RIVER-PCI tested whether ranolazine could reduce hospitalizations and revascularization procedure related to chest pain versus placebo, but ultimately found no benefit. Patients completed a questionnaire about their overall quality of life, how frequently they had angia and how much they agreed or disagreed with that statement, “I am optimistic about my future and returning to a normal lifestyle.” The same set of questions were asked at 1, 6 and 12 months.
In the study presented at ACC 2018, Fanaroff grouped patients based on how optimistic they were at the start of the RIVER-PCI trial, regardless of what treatment was received in order to see whether perceived optimism had any effect on hospitalizations and revascularizations during the median 643 days of follow up.
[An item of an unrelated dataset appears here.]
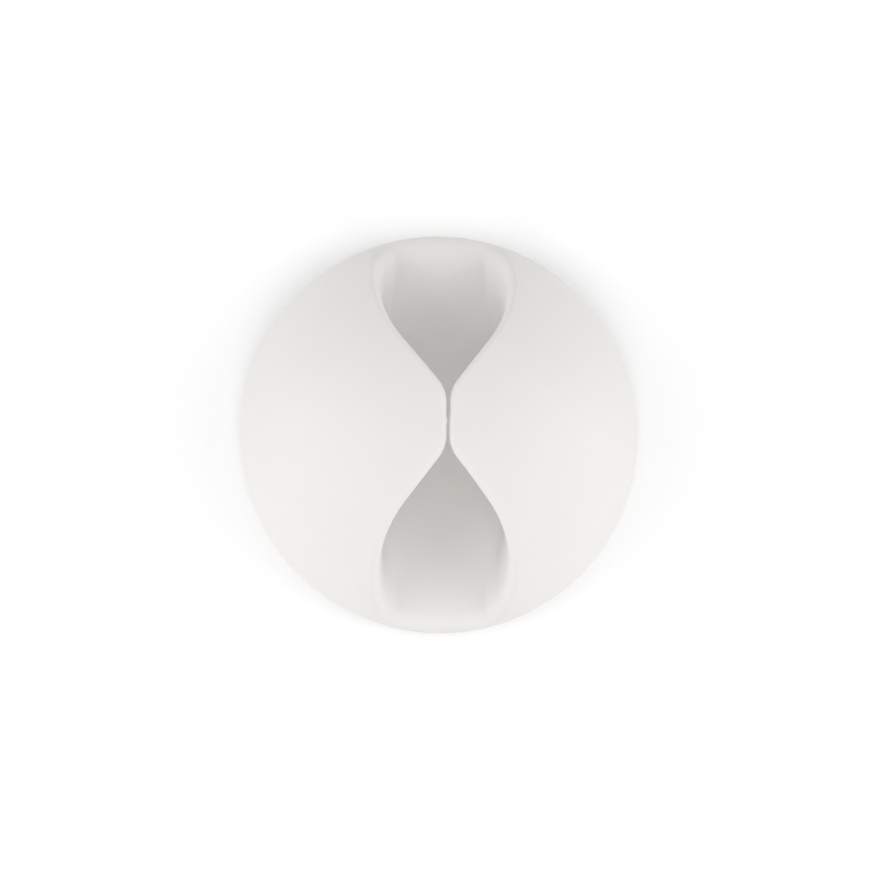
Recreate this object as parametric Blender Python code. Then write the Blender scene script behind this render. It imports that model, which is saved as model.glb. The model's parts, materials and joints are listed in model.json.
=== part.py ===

Of patients surveyed 782 (33.2%) were most optimistic, 1000 (42.5%) were somewhat optimistic, 451 (19.1%) were undecided and 123 (5.2%) were not optimistic. Optimism level reported by patients was fairly stable over time.
Compared to those less optimistic, those who were most optimistic reported less angia overall, and were also less likely to have history of heart attack, heart failure, diabetes and chronic kidney disease.
Primary outcome rate was higher in undecided (32.8%) and not optimistic (35%) patients opposed to the most optimistic patients (24.4%). The finding persisted after adjusting for comorbidities and baseline angia frequency.
Researchers still question whether those who were less optimistic felt that way because of burden of the disease(s) or general uncertainty about the future of living with their disease.
“There’s no downside to instilling hope and equipping patients with skills for self-care,” Fanaroff said.
Next steps include testing strategies that might encourage patients to adopt a positive outlook.